Section 875, title 28 U.S.C.A.
‘Review in cases tried without jury. When an issue of fact in any civil cause in a district court is tried and determined by the court without the intervention of a jury, according to section 773 of this title, the rulings of the court in the progress of the trial of the cause, if excepted to at the time, and duly presented by a bill of exceptions, may be reviewed upon a writ of error or upon appeal; and when the finding is special the review may extend to the determination of the sufficiency of the facts found to support the judgment.’
Rule 42, United States District Court, Northern District of California.

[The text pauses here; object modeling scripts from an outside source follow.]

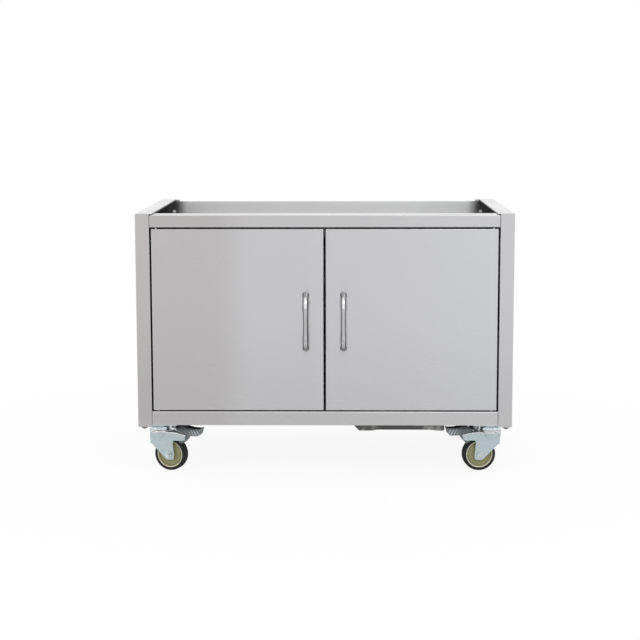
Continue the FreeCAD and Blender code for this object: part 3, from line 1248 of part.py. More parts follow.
def cabinet():
    """Every node of the cabinet that stays still."""
    left = side_panel_left()
    return {
        "side_panel_left": left,
        "side_panel_right": mirrored(left),
        "front_top_rail": front_top_rail(),
        "front_bottom_rail": front_bottom_rail(),
        "back_panel": back_panel(),
        "floor_panel": floor_panel(),
        "top_tray": top_tray(),
        "hose_grommet": hose_grommet(),
        "tank_well": tank_well(),
        "tank_clamp_screw": tank_clamp_screw(),
        "pivot_bushings": pivot_bushings(),
        "catch_housing": catch_housing(),
        "catch_magnets": catch_magnets(),
        "rail_screws": rail_screws(),
        "back_panel_bolts": back_panel_bolts(),
        "tray_screws": tray_screws(),
        "caster_bolts": caster_bolts(),
        "caster_nuts": caster_nuts(),
    }


def doors():
    """Every node of the two doors."""
    left = {
        "door_skin": door_skin(),
        "door_liner": door_liner(),
        "door_pivot_pins": door_pivot_pins(),
        "handle_feet": handle_feet(),
        "handle_tube": handle_tube(),
        "handle_screws": handle_screws(),
        "catch_plate": catch_plate(),
    }
    parts = {}
    for name, shape in left.items():
        parts[name + "_left"] = shape
        parts[name + "_right"] = mirrored(shape)
    return parts


def main():
    """Build every node and write it."""
    os.makedirs("parts", exist_ok=True)
    parts = {**cabinet(), **doors(), **casters()}
    for name, shape in parts.items():
        shape.exportStep("parts/" + name + ".step")


main()
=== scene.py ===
"""Looks of a stainless grill cart: the finish of every piece, a plain studio and the camera.

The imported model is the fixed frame. Its pieces keep their shape and place, and each gets a
finish of its own. One piece is pressed here, the trough under the floor's front edge. Lengths
are in metres, +X right, +Y back, +Z up, floor at Z = 0.
"""
import json
import logging
import math
from collections.abc import Iterable, Mapping
from dataclasses import dataclass, field
from enum import Enum

import bmesh
import bpy
from mathutils import Matrix, Vector


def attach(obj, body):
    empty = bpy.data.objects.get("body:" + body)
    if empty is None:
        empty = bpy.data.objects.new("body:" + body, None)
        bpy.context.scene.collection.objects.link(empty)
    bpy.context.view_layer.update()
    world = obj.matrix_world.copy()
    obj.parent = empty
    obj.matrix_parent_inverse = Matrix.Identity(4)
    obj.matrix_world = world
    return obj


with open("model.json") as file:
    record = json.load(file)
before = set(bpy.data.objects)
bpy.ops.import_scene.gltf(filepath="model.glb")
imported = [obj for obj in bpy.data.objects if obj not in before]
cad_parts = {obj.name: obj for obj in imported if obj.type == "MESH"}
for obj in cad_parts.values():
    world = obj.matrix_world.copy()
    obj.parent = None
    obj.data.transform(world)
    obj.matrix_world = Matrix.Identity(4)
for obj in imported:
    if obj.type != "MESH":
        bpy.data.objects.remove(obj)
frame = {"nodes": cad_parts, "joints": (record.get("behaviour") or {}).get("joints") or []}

LOG = logging.getLogger("grill_cart")
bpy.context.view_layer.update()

Colour = tuple[float, float, float]
Point = tuple[float, float, float]
Span = tuple[float, float]

RIGHTWARD: Point = (1.0, 0.0, 0.0)
FORWARD: Point = (0.0, -1.0, 0.0)
UPWARD: Point = (0.0, 0.0, 1.0)
ORIGIN: Point = (0.0, 0.0, 0.0)
WHITE: Colour = (1.0, 1.0, 1.0)
FULL_TURN = 2.0 * math.pi


# Shader maths

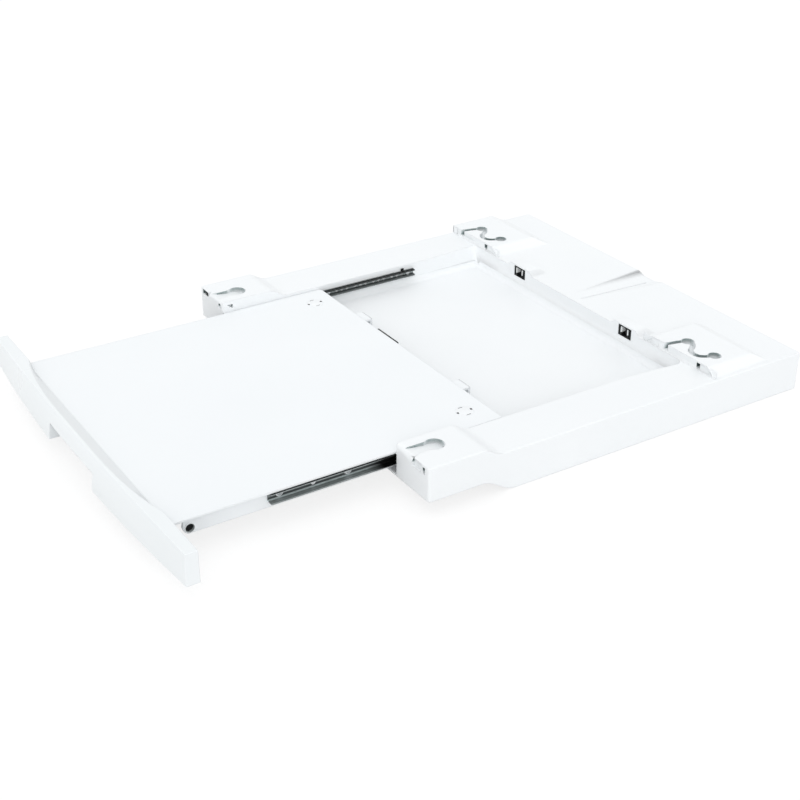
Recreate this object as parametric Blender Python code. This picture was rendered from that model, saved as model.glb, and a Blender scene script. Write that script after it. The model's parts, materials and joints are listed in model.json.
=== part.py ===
"""Washer and dryer stacking kit with a pull-out shelf, in metres, +Z up.

The origin is the middle of the flat underside that rests on the washer. The skirt hangs below
it and the shelf is drawn out to the front, towards -Y. Lengths along Y inside the script count
from the front face of the base, and the empty kit_frame carries everything to the origin.
"""
import math

import bmesh
import bpy
from mathutils import Matrix, Vector

# Base tray
base_width = 0.600
base_depth = 0.592
base_corner = 0.004
skirt_drop = 0.020
skirt_flat = 0.075
skirt_ramp = 0.049
band_height = 0.033
band_edge = 0.0015
wall = 0.003
floor_thickness = 0.0025
side_band = 0.0705
rear_band = 0.152
bay_draft = 0.0005
bay_corner = 0.010
bay_flare = 0.008
bay_flare_start = 0.320
rib = 0.0022
rib_pitch = 0.074
cell_top_wall = 0.003

# Front blocks that the dryer's front feet drop into
block_height = 0.045
block_flat = 0.075
block_ramp = 0.029
block_corner = 0.002
inner_nose = 0.004
right_nose = 0.012
left_nose = 0.0065
foot_channel_width = 0.019
foot_channel_inset = 0.0455
foot_mouth_depth = 0.0012
foot_inner_flare = 0.0015
foot_outer_flare = 0.005
foot_flare_length = 0.010
foot_neck_radius = 0.008
foot_bowl_radius = 0.0127
foot_bowl_inset = 0.0445
foot_bowl_reach = 0.0362
foot_bowl_depth = 0.0080
window_inset = 0.009
window_reach = 0.060
window_skin = 0.0015
right_slot_width = 0.0045
right_slot_height = 0.0085
right_slot_sill = 0.033
right_recess_width = 0.0205
right_recess_gap = 0.003
right_recess_sill = 0.032
right_recess_depth = 0.004
left_window_width = 0.0175
left_window_height = 0.007
dimple_radius = 0.0045
dimple_depth = 0.0035
dimple_inset = 0.008
dimple_height = 0.0365
side_notch_start = 0.008
side_notch_length = 0.0085
side_notch_height = 0.006
side_notch_top = 0.0393
side_notch_depth = 0.008

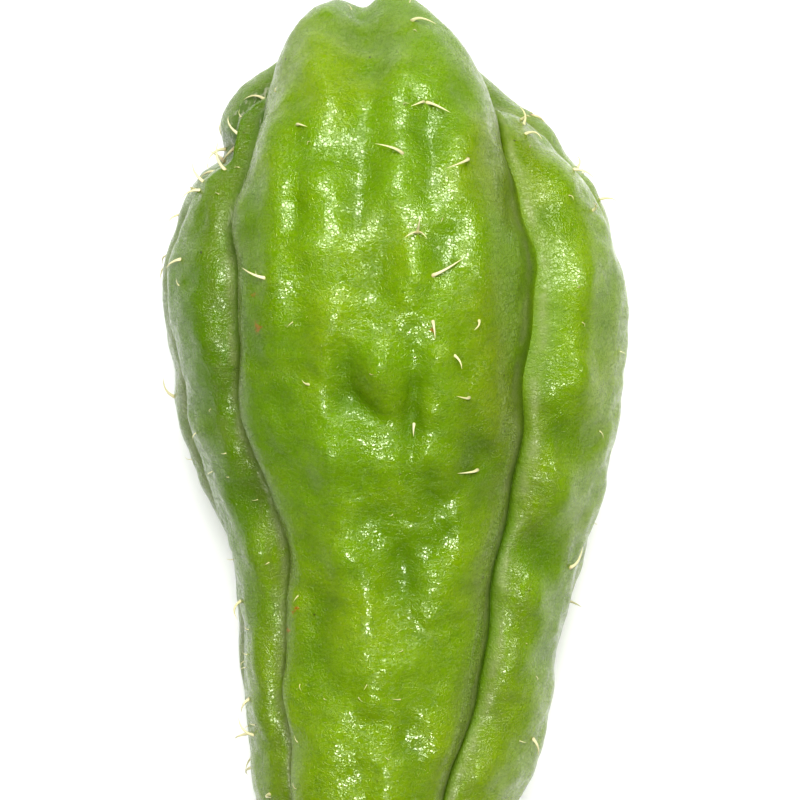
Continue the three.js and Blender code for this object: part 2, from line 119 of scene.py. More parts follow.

‘Findings. * * * In actions at law, where a request for special findings of fact is made and granted, and in suits in equity, no judgment shall be entered until the findings and, in an equity suit, the conclusions of law, shall have been signed and filed or waived as hereinafter provided; but the rendition of the decision or opinion shall be deemed and considered, and shall be entered by the Clerk, as merely a preliminary order for judgment. Within five days after written notice of the decision, the prevailing party shall prepare a draft of the findings and, in an equity suit, of the conclusions of law, and deliver the same to the Clerk for the Judge and serve a copy thereof upon the adverse party, who may, within five days thereafter, deliver to the Clerk and serve upon the adverse party such proposed amendments or additions as he may desire.
‘If the prevailing party fails to present such draft as above provided, the adverse party may prepare a draft thereof and deliver the same to the Clerk for the Judge and serve a copy thereof on the prevailing party within five days thereafter.
‘The findings of fact and, where required, the conclusions of law, shall thereafter be settled by the Judge, and when so settled shall be engrossed within five days thereafter, and shall be then signed and filed. A failure to comply with the requirements of this rule may be deemed to be a waiver of findings by the party so failing.’